An Oregon youth ministry is appealing to the U.S. Court of Appeals for the 9th Circuit after a lower court dismissed their case against state officials in late June.
Youth 71Five Ministries, represented by Alliance Defending Freedom (ADF), is challenging state officials who stripped the ministry of previously approved funds simply because it asks employees and volunteers to sign a statement of faith.
The ministry, which works with at-risk youth, received funds for several years from Oregon’s biennial Youth Community Investment Grants program. When it applied for the 2023-2025 grant cycle, the ministry was first approved but then denied funding due to a new rule that requires that applicants “do not discriminate” based on religion “in [their] employment practices.”
“Oregon state officials are punishing [71Five] because it’s a Christian ministry that simply and reasonably asks volunteers and staff to agree to Christian beliefs,” said ADF Senior Counsel Jeremiah Galus. “By stripping 71Five of its funding, Oregon is putting religious ministries to an impossible choice: hire those who reject your beliefs to receive funding that everyone else can access or go without the funding. We will be urging the 9th Circuit to follow U.S. Supreme Court precedent that upholds the First Amendment freedom of faith-based organizations to hire like-minded individuals.”

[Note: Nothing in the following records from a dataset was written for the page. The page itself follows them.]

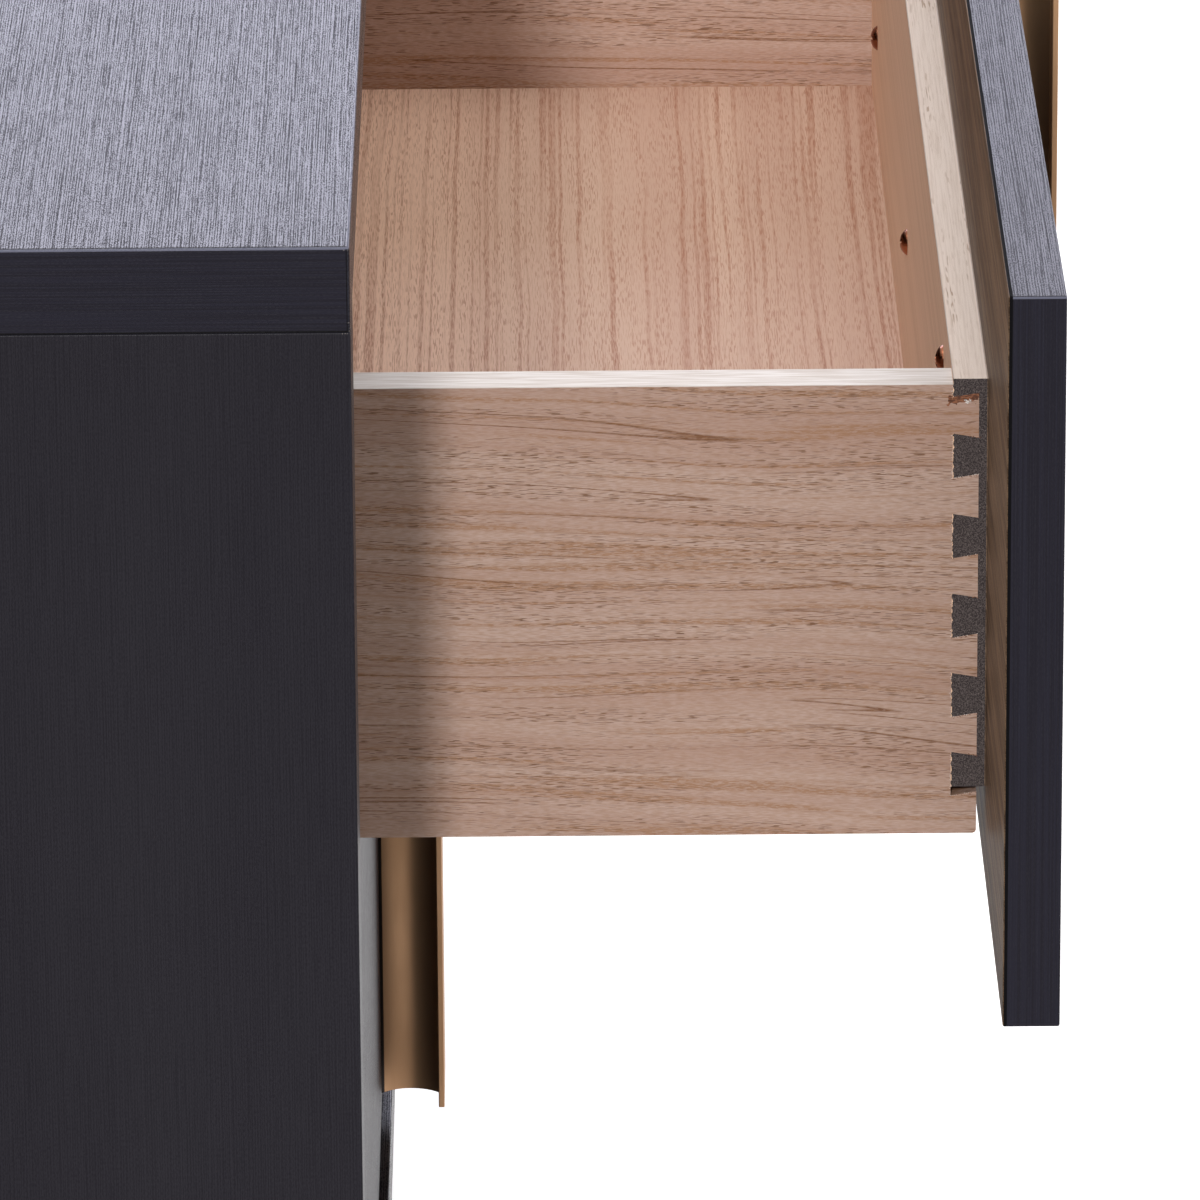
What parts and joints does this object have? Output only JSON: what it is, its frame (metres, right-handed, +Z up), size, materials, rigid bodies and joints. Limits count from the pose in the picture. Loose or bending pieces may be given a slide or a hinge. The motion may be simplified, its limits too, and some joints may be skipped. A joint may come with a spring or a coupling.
{
  "type": "dresser",
  "caption": "Low wide dresser on tapered legs with full-width inset drawers, vertical metal pulls, dovetailed drawer boxes and concealed slides; the upper drawer is stored part open.",
  "frame": {"origin": "on the floor, at the middle of the box round the whole object in its stored pose, with the upper drawer 247 mm open", "axes": "+X towards the dresser's right side seen from the front, +Y towards its back, so the drawers open towards -Y, +Z up"},
  "size_m": [1.26, 0.719, 0.75],
  "materials": {
    "charcoal_wood": "charcoal stained veneer, fine open grain, satin lacquer",
    "inner_board": "dark taupe wood-grain laminate",
    "light_wood": "pale pinkish-tan veneer with brown grain streaks, clear matt lacquer",
    "fibreboard": "dense grey-brown fibreboard with a tan face and a pale edge band",
    "beech": "plain dowel wood",
    "bronze_metal": "satin bronze",
    "plated_steel": "zinc plated",
    "slide_steel": "galvanised sheet",
    "grey_plastic": "moulded dark grey plastic",
    "soft_pad": "translucent soft pad"
  },
  "bodies": {
    "carcass": {"top_panel": "charcoal_wood", "side_panel_left": "charcoal_wood", "side_panel_right": "charcoal_wood", "bottom_panel": "charcoal_wood", "back_panel": "inner_board", "inner_upright_left": "inner_board", "inner_upright_right": "inner_board", "top_rail_front": "inner_board", "top_rail_back": "inner_board", "middle_rail": "inner_board", "carcass_dowels": "beech", "back_screws": "plated_steel", "bumpers": "soft_pad", "leg_front_left": "bronze_metal", "leg_front_right": "bronze_metal", "leg_back_left": "bronze_metal", "leg_back_right": "bronze_metal", "leg_plates": "plated_steel", "leg_screws": "plated_steel", "leg_bolts": "plated_steel", "leg_glides": "grey_plastic", "slide_screws": "plated_steel", "upper_slide_rail_left": "slide_steel", "upper_slide_rail_right": "slide_steel", "lower_slide_rail_left": "slide_steel", "lower_slide_rail_right": "slide_steel"},
    "upper_drawer": {"upper_front": "charcoal_wood", "upper_pull": "bronze_metal", "upper_pull_screws": "plated_steel", "upper_inner_front": "fibreboard", "upper_side_left": "light_wood", "upper_side_right": "light_wood", "upper_back": "light_wood", "upper_bottom": "light_wood", "upper_front_screws": "plated_steel", "upper_side_screws": "plated_steel", "upper_underside_screws": "plated_steel", "upper_slide_clips": "grey_plastic", "upper_slide_channel_left": "slide_steel", "upper_slide_channel_right": "slide_steel"},
    "lower_drawer": {"lower_front": "charcoal_wood", "lower_pull": "bronze_metal", "lower_pull_screws": "plated_steel", "lower_inner_front": "fibreboard", "lower_side_left": "light_wood", "lower_side_right": "light_wood", "lower_back": "light_wood", "lower_bottom": "light_wood", "lower_front_screws": "plated_steel", "lower_side_screws": "plated_steel", "lower_underside_screws": "plated_steel", "lower_slide_clips": "grey_plastic", "lower_slide_channel_left": "slide_steel", "lower_slide_channel_right": "slide_steel"},
    "upper_slide_middles": {"upper_slide_middle_left": "slide_steel", "upper_slide_middle_right": "slide_steel"},
    "lower_slide_middles": {"lower_slide_middle_left": "slide_steel", "lower_slide_middle_right": "slide_steel"}
  },
  "joints": [
    {"name": "upper_drawer_slide", "type": "slide", "parent": "carcass", "child": "upper_drawer", "axis": [0, -1, 0], "range_m": [-0.247, 0.103]},
    {"name": "upper_middle_slide", "type": "slide", "parent": "carcass", "child": "upper_slide_middles", "axis": [0, -1, 0], "range_m": [-0.1235, 0.0515]},
    {"name": "lower_drawer_slide", "type": "slide", "parent": "carcass", "child": "lower_drawer", "axis": [0, -1, 0], "range_m": [0, 0.35]},
    {"name": "lower_middle_slide", "type": "slide", "parent": "carcass", "child": "lower_slide_middles", "axis": [0, -1, 0], "range_m": [0, 0.175]}
  ],
  "couplings": [
    {"joint": "upper_middle_slide", "follows": "upper_drawer_slide", "ratio": 0.5},
    {"joint": "lower_middle_slide", "follows": "lower_drawer_slide", "ratio": 0.5}
  ]
}
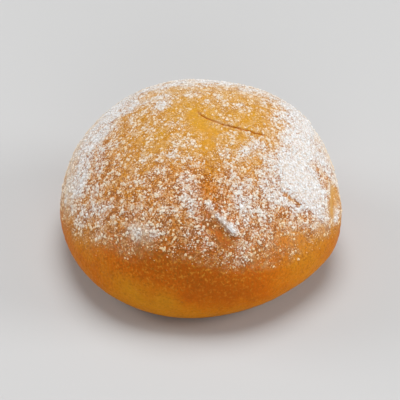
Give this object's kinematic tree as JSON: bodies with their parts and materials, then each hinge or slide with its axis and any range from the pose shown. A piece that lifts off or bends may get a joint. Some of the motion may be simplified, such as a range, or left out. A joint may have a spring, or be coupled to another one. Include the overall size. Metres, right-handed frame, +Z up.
{
  "type": "bread roll",
  "caption": "Round soft bread roll, uncut, with a browned domed crust, low belly, flat foot, soft folds and a thin split on top.",
  "frame": {"origin": "middle of the flat foot, on the surface that the roll stands on", "axes": "+Z up, front of the roll towards -Y, +X to the right seen from the front"},
  "size_m": [0.1, 0.0998, 0.0592],
  "materials": {
    "crust": "satin, golden brown, deeper on the front and paler at the foot",
    "flour": "matt, powdery white"
  },
  "bodies": {
    "root": {"bread_roll": "crust"}
  },
  "joints": []
}
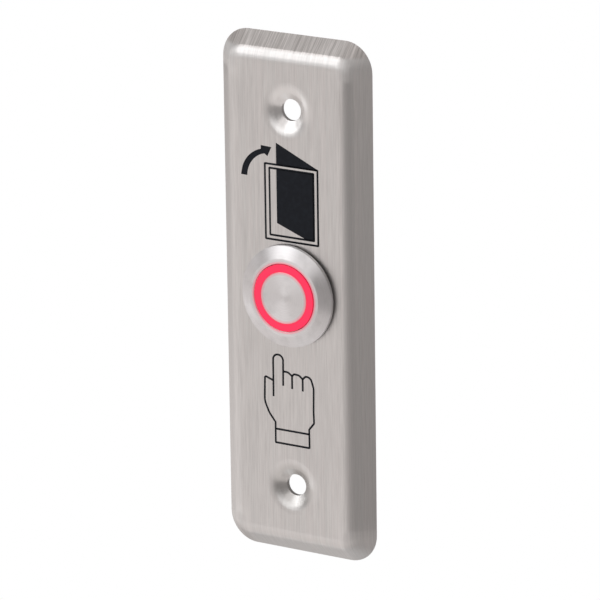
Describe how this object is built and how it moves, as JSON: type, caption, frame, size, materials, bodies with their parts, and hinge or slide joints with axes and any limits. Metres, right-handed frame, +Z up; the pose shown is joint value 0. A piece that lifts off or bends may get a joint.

The ministry’s name comes from Psalm 71:5, “Lord God, you are my hope. I have trusted you since I was young.” According to ADF, 71Five Ministries welcomes everyone to participate in its programs, and it serves young people of all faiths and backgrounds, including at-risk youth, young people in detention centers and correctional facilities, and expectant and parenting teens. The ministry’s mission statement says it “exists to share God’s Story of Hope with young people through trusting relationships in any relevant way.”
The ministry’s website explains further: “These relationships are the foundation for guiding young people according to the teachings of Jesus Christ—helping them to develop the mental, physical, social and spiritual components of their lives.”
In achieving its goals, the ministry relies on employees and volunteers who share its mission and beliefs, as outlined by its statement of faith.
During the state’s 2023-2025 grant cycle, officials at first accepted several grant applications totaling more than $400,000 from the ministry. But three months later, a state official contacted the ministry’s executive director and told him the ministry had been disqualified because of the statement of faith that employees and volunteers sign.
The ministry filed suit in March, but a U.S. District Court judge dismissed the case, saying that the state’s nondiscrimination rule is “neutral and generally applicable and does not turn on [the ministry’s] religious exercise.”
But in a court document filed in May, the ministry pointed out that state officials “went out of their way to scrutinize the statements on 71Five’s website, Resp. 6, while giving the benefit of the doubt—and over $1.5 million—to secular organizations whose discrimination was on full display in their websites and organizational names.”